━━ RECORDED DATA

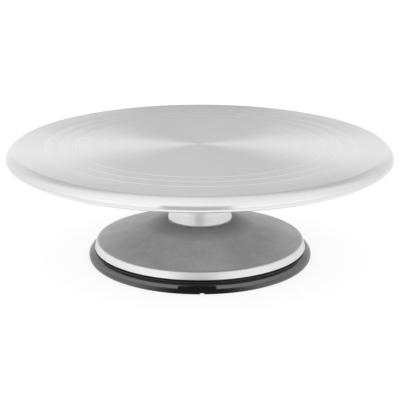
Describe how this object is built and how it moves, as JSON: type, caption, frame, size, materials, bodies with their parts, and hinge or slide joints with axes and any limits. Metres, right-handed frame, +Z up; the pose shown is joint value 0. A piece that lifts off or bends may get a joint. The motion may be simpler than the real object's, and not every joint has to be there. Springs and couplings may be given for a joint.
{
  "type": "cake turntable",
  "caption": "Low round cake decorating turntable: flat turned aluminium plate with a rolled rim and guide rings, spinning on ball bearings over a conical cast base with a rubber foot ring.",
  "frame": {"origin": "centre of the rubber ring's foot, on the surface that the turntable stands on", "axes": "+Z up along the spindle, which the plate turns about; -Y is the side with the rubber ring's vent notch"},
  "size_m": [0.3175, 0.3176, 0.098],
  "materials": {
    "plate_aluminium": "turned, with a fine concentric lathe finish",
    "hub_aluminium": "satin turned",
    "cast_base": "matt grey sand-cast cone with a machined bright rim",
    "black_rubber": "smooth black, half gloss",
    "seal_rubber": "matt dark brown",
    "bearing_steel": "ground and polished",
    "shield_steel": "pressed sheet",
    "cage_brass": "satin",
    "spindle_steel": "ground",
    "spring_steel": "blackened",
    "zinc_steel": "zinc plated"
  },
  "bodies": {
    "base": {"base_casting": "cast_base", "non_slip_ring": "black_rubber", "spindle": "spindle_steel", "spindle_washer": "zinc_steel", "spring_washer": "spring_steel", "spindle_nut": "zinc_steel", "lower_inner_race": "bearing_steel", "upper_inner_race": "bearing_steel", "inner_spacer": "spindle_steel", "spindle_clip": "spring_steel"},
    "turntable": {"turntable_plate": "plate_aluminium", "plate_hub": "hub_aluminium", "hub_screw_1": "zinc_steel", "hub_screw_2": "zinc_steel", "hub_screw_3": "zinc_steel", "hub_screw_4": "zinc_steel", "hub_screw_5": "zinc_steel", "hub_screw_6": "zinc_steel", "lower_outer_race": "bearing_steel", "upper_outer_race": "bearing_steel", "outer_spacer": "spindle_steel", "lower_shield_top": "shield_steel", "lower_shield_bottom": "shield_steel", "upper_shield_top": "shield_steel", "upper_shield_bottom": "shield_steel", "hub_clip": "spring_steel", "dust_seal": "seal_rubber"},
    "lower_ball_train": {"lower_cage": "cage_brass", "lower_ball_1": "bearing_steel", "lower_ball_2": "bearing_steel", "lower_ball_3": "bearing_steel", "lower_ball_4": "bearing_steel", "lower_ball_5": "bearing_steel", "lower_ball_6": "bearing_steel", "lower_ball_7": "bearing_steel", "lower_ball_8": "bearing_steel"},
    "upper_ball_train": {"upper_cage": "cage_brass", "upper_ball_1": "bearing_steel", "upper_ball_2": "bearing_steel", "upper_ball_3": "bearing_steel", "upper_ball_4": "bearing_steel", "upper_ball_5": "bearing_steel", "upper_ball_6": "bearing_steel", "upper_ball_7": "bearing_steel", "upper_ball_8": "bearing_steel"}
  },
  "joints": [
    {"name": "plate_spin", "type": "hinge", "parent": "base", "child": "turntable", "pos_m": [0, 0, 0.066], "axis": [0, 0, 1], "continuous": true},
    {"name": "lower_cage_spin", "type": "hinge", "parent": "base", "child": "lower_ball_train", "pos_m": [0, 0, 0.0563], "axis": [0, 0, 1], "continuous": true},
    {"name": "upper_cage_spin", "type": "hinge", "parent": "base", "child": "upper_ball_train", "pos_m": [0, 0, 0.076], "axis": [0, 0, 1], "continuous": true}
  ],
  "couplings": [
    {"joint": "lower_cage_spin", "follows": "plate_spin", "ratio": 0.6182},
    {"joint": "upper_cage_spin", "follows": "plate_spin", "ratio": 0.6182}
  ]
}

━━━━

=== TASK PROMPT ===
Copy out all of the data exactly, leaving nothing out.

=== CORRECT ANSWER ===
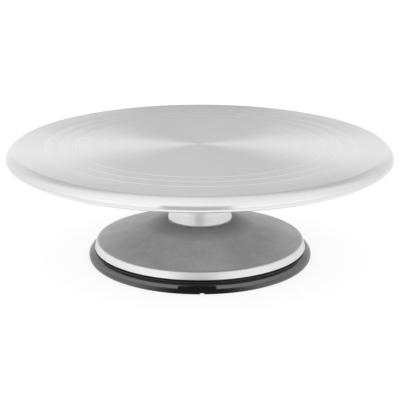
Describe how this object is built and how it moves, as JSON: type, caption, frame, size, materials, bodies with their parts, and hinge or slide joints with axes and any limits. Metres, right-handed frame, +Z up; the pose shown is joint value 0. A piece that lifts off or bends may get a joint. The motion may be simpler than the real object's, and not every joint has to be there. Springs and couplings may be given for a joint.
{
  "type": "cake turntable",
  "caption": "Low round cake decorating turntable: flat turned aluminium plate with a rolled rim and guide rings, spinning on ball bearings over a conical cast base with a rubber foot ring.",
  "frame": {"origin": "centre of the rubber ring's foot, on the surface that the turntable stands on", "axes": "+Z up along the spindle, which the plate turns about; -Y is the side with the rubber ring's vent notch"},
  "size_m": [0.3175, 0.3176, 0.098],
  "materials": {
    "plate_aluminium": "turned, with a fine concentric lathe finish",
    "hub_aluminium": "satin turned",
    "cast_base": "matt grey sand-cast cone with a machined bright rim",
    "black_rubber": "smooth black, half gloss",
    "seal_rubber": "matt dark brown",
    "bearing_steel": "ground and polished",
    "shield_steel": "pressed sheet",
    "cage_brass": "satin",
    "spindle_steel": "ground",
    "spring_steel": "blackened",
    "zinc_steel": "zinc plated"
  },
  "bodies": {
    "base": {"base_casting": "cast_base", "non_slip_ring": "black_rubber", "spindle": "spindle_steel", "spindle_washer": "zinc_steel", "spring_washer": "spring_steel", "spindle_nut": "zinc_steel", "lower_inner_race": "bearing_steel", "upper_inner_race": "bearing_steel", "inner_spacer": "spindle_steel", "spindle_clip": "spring_steel"},
    "turntable": {"turntable_plate": "plate_aluminium", "plate_hub": "hub_aluminium", "hub_screw_1": "zinc_steel", "hub_screw_2": "zinc_steel", "hub_screw_3": "zinc_steel", "hub_screw_4": "zinc_steel", "hub_screw_5": "zinc_steel", "hub_screw_6": "zinc_steel", "lower_outer_race": "bearing_steel", "upper_outer_race": "bearing_steel", "outer_spacer": "spindle_steel", "lower_shield_top": "shield_steel", "lower_shield_bottom": "shield_steel", "upper_shield_top": "shield_steel", "upper_shield_bottom": "shield_steel", "hub_clip": "spring_steel", "dust_seal": "seal_rubber"},
    "lower_ball_train": {"lower_cage": "cage_brass", "lower_ball_1": "bearing_steel", "lower_ball_2": "bearing_steel", "lower_ball_3": "bearing_steel", "lower_ball_4": "bearing_steel", "lower_ball_5": "bearing_steel", "lower_ball_6": "bearing_steel", "lower_ball_7": "bearing_steel", "lower_ball_8": "bearing_steel"},
    "upper_ball_train": {"upper_cage": "cage_brass", "upper_ball_1": "bearing_steel", "upper_ball_2": "bearing_steel", "upper_ball_3": "bearing_steel", "upper_ball_4": "bearing_steel", "upper_ball_5": "bearing_steel", "upper_ball_6": "bearing_steel", "upper_ball_7": "bearing_steel", "upper_ball_8": "bearing_steel"}
  },
  "joints": [
    {"name": "plate_spin", "type": "hinge", "parent": "base", "child": "turntable", "pos_m": [0, 0, 0.066], "axis": [0, 0, 1], "continuous": true},
    {"name": "lower_cage_spin", "type": "hinge", "parent": "base", "child": "lower_ball_train", "pos_m": [0, 0, 0.0563], "axis": [0, 0, 1], "continuous": true},
    {"name": "upper_cage_spin", "type": "hinge", "parent": "base", "child": "upper_ball_train", "pos_m": [0, 0, 0.076], "axis": [0, 0, 1], "continuous": true}
  ],
  "couplings": [
    {"joint": "lower_cage_spin", "follows": "plate_spin", "ratio": 0.6182},
    {"joint": "upper_cage_spin", "follows": "plate_spin", "ratio": 0.6182}
  ]
}